__Data__:
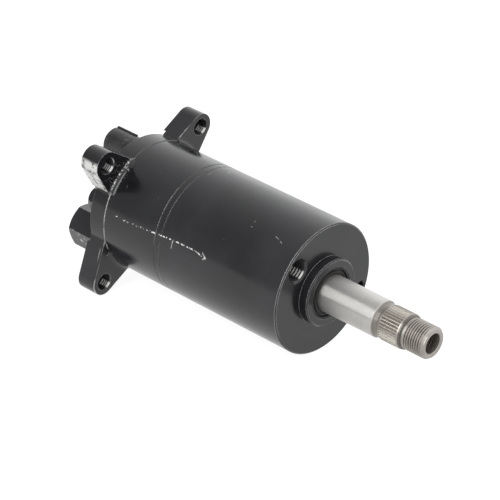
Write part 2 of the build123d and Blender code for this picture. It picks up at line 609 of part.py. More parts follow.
with BuildPart() as seal_case:
    turned([(SEAL_FLOOR, SEAL_REAR_R), (SEAL_FLOOR, SEAL_R - 0.4), (SEAL_FLOOR + 0.4, SEAL_R),
            (SEAL_FACE - 0.3, SEAL_R), (SEAL_FACE, SEAL_R - 0.3), (SEAL_FACE, SEAL_R - 0.8),
            (SEAL_FACE - 0.4, case_bore_r), (SEAL_WEB_X[1], case_bore_r), (SEAL_WEB_X[1], SEAL_WEB_R),
            (SEAL_WEB_X[0], SEAL_WEB_R), (SEAL_WEB_X[0], case_bore_r), (SEAL_FLOOR + 1, case_bore_r),
            (SEAL_FLOOR + 1, SEAL_REAR_R)])
save(seal_case.part, "seal_case")

with BuildPart() as seal_lip:
    # main lip that points inwards, web around the case's flange, and the dust lip seen from outside
    turned([(SEAL_WEB_X[0], SEAL_WEB_R), (SEAL_WEB_X[0], 12.6), (2.1, 12.2), (0.6, 12.3), (-0.2, 12.6),
            (-0.4, 12.0), (1.0, LIP_R), (2.2, 11.6), (3.4, 11.9), (4.3, LIP_R), (4.9, LIP_R),
            (5.0, LIP_CREST_R[0] - 0.3), (SEAL_FACE, LIP_CREST_R[0]), (SEAL_FACE, LIP_CREST_R[1]),
            (4.6, LIP_CREST_R[1] + 0.3), (4.4, case_bore_r - 0.1), (SEAL_WEB_X[1], case_bore_r - 0.1),
            (SEAL_WEB_X[1], SEAL_WEB_R)])
save(seal_lip.part, "seal_lip")

with BuildPart() as garter_spring:
    with BuildSketch(Plane.XY) as garter_section:
        with Locations(GARTER_AT):
            Circle(GARTER_R)
    revolve(garter_section.sketch, axis=Axis.X)
save(garter_spring.part, "garter_spring")

# ---- port adapters and their sealing washers -------------------------------------------------------
SEAL_WASHER_T = 1.0


def chamfered_hex(x_end, x_seat, across_flats, at):
    """Hexagonal bar with its corners turned down at both ends."""
    flat_r = across_flats / 2
    hex_bar(x_end, x_seat, across_flats, at)
    with BuildSketch(Plane.XY) as section:
        with BuildLine():
            Polyline((x_end, 0), (x_end, flat_r), (x_end + 1.2, flat_r * 1.16),
                     (x_seat - 0.6, flat_r * 1.16), (x_seat, flat_r), (x_seat, 0), close=True)
        make_face()
    envelope = revolve(section.sketch, axis=Axis.X, mode=Mode.PRIVATE)
    add(envelope.moved(Location((0, at[0], at[1]))), mode=Mode.INTERSECT)


def port_adapter(at, label):
    """Hexagonal adapter: a threaded shank in the casing and a threaded port in its outer end."""
    with BuildPart() as adapter:
        chamfered_hex(ADAPTER_END, REAR_X - SEAL_WASHER_T, ADAPTER_AF, at)
        round_bar(REAR_X - SEAL_WASHER_T, PORT_FLOOR - SHANK_REACH, PORT_R, at)
        round_bar(ADAPTER_END, ADAPTER_END + ADAPTER_BORE_DEPTH, ADAPTER_BORE_R, at, Mode.SUBTRACT)
        cone_bar(ADAPTER_END, ADAPTER_END + 1.4, ADAPTER_BORE_R + 1.4, ADAPTER_BORE_R, at)
        round_bar(ADAPTER_END + ADAPTER_BORE_DEPTH, PORT_FLOOR - SHANK_REACH, ADAPTER_CORE_R, at,
                  Mode.SUBTRACT)
    save(adapter.part, label)


port_adapter(PORT_AT[0], "port_adapter_left")
port_adapter(PORT_AT[1], "port_adapter_right")

with BuildPart() as port_washers:
    for port_place in PORT_AT:
        round_bar(REAR_X - SEAL_WASHER_T, REAR_X, PORT_WASHER_R, port_place)
        round_bar(REAR_X - SEAL_WASHER_T, REAR_X, PORT_R + 0.1, port_place, Mode.SUBTRACT)
save(port_washers.part, "port_washers")

# ---- drain connection ------------------------------------------------------------------------------
NIPPLE_FLANGE_X = REAR_X - 2.5
NIPPLE_FLANGE_R = 8.2
NIPPLE_R = 6.6
NIPPLE_BORE_R = 3.2
with BuildPart() as drain_nipple:
    round_bar(PORT_FLOOR - SHANK_REACH, REAR_X, PORT_R, DRAIN_AT)
    round_bar(REAR_X, NIPPLE_FLANGE_X, NIPPLE_FLANGE_R, DRAIN_AT)
    round_bar(NIPPLE_FLANGE_X, DRAIN_CAP_END + 3, NIPPLE_R, DRAIN_AT)
    round_bar(DRAIN_CAP_END + 3, PORT_FLOOR - SHANK_REACH, NIPPLE_BORE_R, DRAIN_AT, Mode.SUBTRACT)
save(drain_nipple.part, "drain_nipple")

with BuildPart() as drain_cap:
    round_bar(DRAIN_CAP_END, NIPPLE_FLANGE_X - 0.4, DRAIN_CAP_R, DRAIN_AT)
    chamfer(drain_cap.faces().sort_by(Axis.X)[0].edges(), length=1.0)
    # pairs of fine grip grooves, and one raised rib
    with BuildSketch(Plane.YZ.offset(DRAIN_CAP_END)) as grip:
        with Locations(DRAIN_AT):
            for pair_side in (-GRIP_PAIR_ANGLE, GRIP_PAIR_ANGLE):
                with PolarLocations(DRAIN_CAP_R, GRIP_PAIRS, start_angle=GRIP_ANGLE + pair_side):
                    Circle(GRIP_GROOVE_R)
    extrude(grip.sketch, amount=NIPPLE_FLANGE_X - 3 - DRAIN_CAP_END, mode=Mode.SUBTRACT)
    with BuildSketch(Plane.YZ.offset(RIB_X[0])) as rib:
        rib_at = polar(DRAIN_CAP_R, RIB_ANGLE)
        with Locations(Location((DRAIN_AT[0] + rib_at[0], DRAIN_AT[1] + rib_at[1], 0), (0, 0, RIB_ANGLE))):
            Rectangle(*RIB_SIZE)
    extrude(rib.sketch, amount=RIB_X[1] - RIB_X[0])
    round_bar(DRAIN_CAP_END + 2.4, NIPPLE_FLANGE_X, NIPPLE_R + 0.1, DRAIN_AT, Mode.SUBTRACT)
save(drain_cap.part, "drain_cap")

# ---- check valve -------------------------------------------------------------------------------------
ball_stand_off = math.sqrt(CHECK_BALL_R ** 2 - CHECK_SEAT_BORE_R ** 2) + 0.05
CHECK_BALL_X = CHECK_FLOOR - SEAT_T - ball_stand_off
CHECK_NOSE_X = CHECK_BALL_X - CHECK_BALL_R - CHECK_LIFT - 0.05
with BuildPart() as check_plug:
    chamfered_hex(CHECK_END, REAR_X, CHECK_AF, CHECK_AT)
    round_bar(REAR_X, REAR_X + 7, CHECK_R - 0.05, CHECK_AT)
    round_bar(REAR_X + 7, CHECK_NOSE_X, CHECK_R - 2.2, CHECK_AT)
save(check_plug.part, "check_plug")

with BuildPart() as check_seat:
    round_bar(CHECK_FLOOR - SEAT_T, CHECK_FLOOR, CHECK_R - 0.02, CHECK_AT)
    round_bar(CHECK_FLOOR - SEAT_T, CHECK_FLOOR, CHECK_SEAT_BORE_R, CHECK_AT, Mode.SUBTRACT)
save(check_seat.part, "check_seat")

with BuildPart() as check_ball:
    with Locations((CHECK_BALL_X, *CHECK_AT)):
        Sphere(CHECK_BALL_R)
save(check_ball.part, "check_ball")
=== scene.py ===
import json
import math

import bpy
from mathutils import Matrix, Vector


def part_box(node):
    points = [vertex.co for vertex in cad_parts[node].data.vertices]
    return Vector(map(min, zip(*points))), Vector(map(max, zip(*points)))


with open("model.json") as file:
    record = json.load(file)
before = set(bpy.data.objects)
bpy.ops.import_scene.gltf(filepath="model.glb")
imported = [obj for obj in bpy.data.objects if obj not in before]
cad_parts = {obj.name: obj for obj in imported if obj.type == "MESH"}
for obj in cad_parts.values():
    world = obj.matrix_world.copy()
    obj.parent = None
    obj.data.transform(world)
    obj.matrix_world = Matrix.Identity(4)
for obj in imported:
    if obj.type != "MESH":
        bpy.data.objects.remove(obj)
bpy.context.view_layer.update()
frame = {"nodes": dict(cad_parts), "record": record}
nodes = frame["nodes"]

# The frame: +X along the shaft towards its threaded end, +Z up, origin on the shaft axis in the
# plane of the round front face. Everything is in metres.
MM = 0.001
FRONT_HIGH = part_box("front_housing")[1]
PLATE_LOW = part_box("wear_plate")[0]
REAR_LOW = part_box("rear_housing")[0]
SHAFT_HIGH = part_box("output_shaft")[1]
BODY_R = FRONT_HIGH.z
EAR_THICKNESS = 13.0 * MM
FLANGE_FACE = REAR_LOW.x + EAR_THICKNESS     # front plane of the four ears
mounts = {mount["name"]: mount for mount in frame["record"]["mounts"]}
EAR_CIRCLE_R = mounts["mounting_ears"]["dims"]["pcd_mm"] / 2 * MM
EAR_HOLE_R = mounts["mounting_ears"]["dims"]["hole_r_mm"] * MM
FACE_HOLE = Vector(mounts["face_hole"]["pos_m"])
FACE_HOLE_R = mounts["face_hole"]["dims"]["r_mm"] * MM
GROUND_END = SHAFT_HIGH.x - 35.1 * MM        # end of the shaft's ground stretch
SERRATION = (SHAFT_HIGH.x - 30.4 * MM, SHAFT_HIGH.x - 17.4 * MM)
END_BORE_FLOOR = SHAFT_HIGH.x - 3.2 * MM     # just past the counterbore in the shaft end
BOSS_R = mounts["pilot_boss"]["dims"]["r_mm"] * MM


# ---- camera --------------------------------------------------------------------------------------
CAMERA_AZIMUTH = math.radians(41.5)
CAMERA_ELEVATION = math.radians(28.8)
CAMERA_ROLL = math.radians(3.36)
CAMERA_DISTANCE = 1.477
CAMERA_AIM = Vector((-0.0561, 0.0, 0.0017))
CAMERA_LENS = 187.2

sin_a, cos_a = math.sin(CAMERA_AZIMUTH), math.cos(CAMERA_AZIMUTH)
sin_e, cos_e = math.sin(CAMERA_ELEVATION), math.cos(CAMERA_ELEVATION)
to_camera = Vector((sin_a * cos_e, -cos_a * cos_e, sin_e))
level_right = Vector((cos_a, sin_a, 0.0))
level_up = to_camera.cross(level_right)
camera_right = level_right * math.cos(CAMERA_ROLL) + level_up * math.sin(CAMERA_ROLL)
camera_up = to_camera.cross(camera_right)
camera_data = bpy.data.cameras.new("camera")
camera_data.lens = CAMERA_LENS
camera_data.clip_start = 0.05
camera_data.clip_end = 50.0
camera = bpy.data.objects.new("camera", camera_data)
camera.matrix_world = Matrix((
    (camera_right.x, camera_up.x, to_camera.x, CAMERA_AIM.x + to_camera.x * CAMERA_DISTANCE),
    (camera_right.y, camera_up.y, to_camera.y, CAMERA_AIM.y + to_camera.y * CAMERA_DISTANCE),
    (camera_right.z, camera_up.z, to_camera.z, CAMERA_AIM.z + to_camera.z * CAMERA_DISTANCE),
    (0.0, 0.0, 0.0, 1.0)))
bpy.context.scene.collection.objects.link(camera)
bpy.context.scene.camera = camera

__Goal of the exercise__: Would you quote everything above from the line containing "CHECK_SEAT_BORE_R, CHECK_AT, Mode.SUBTRACT)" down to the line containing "record = json.load(file)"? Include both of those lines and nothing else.

__Output below__:
    round_bar(CHECK_FLOOR - SEAT_T, CHECK_FLOOR, CHECK_SEAT_BORE_R, CHECK_AT, Mode.SUBTRACT)
save(check_seat.part, "check_seat")

with BuildPart() as check_ball:
    with Locations((CHECK_BALL_X, *CHECK_AT)):
        Sphere(CHECK_BALL_R)
save(check_ball.part, "check_ball")
=== scene.py ===
import json
import math

import bpy
from mathutils import Matrix, Vector


def part_box(node):
    points = [vertex.co for vertex in cad_parts[node].data.vertices]
    return Vector(map(min, zip(*points))), Vector(map(max, zip(*points)))


with open("model.json") as file:
    record = json.load(file)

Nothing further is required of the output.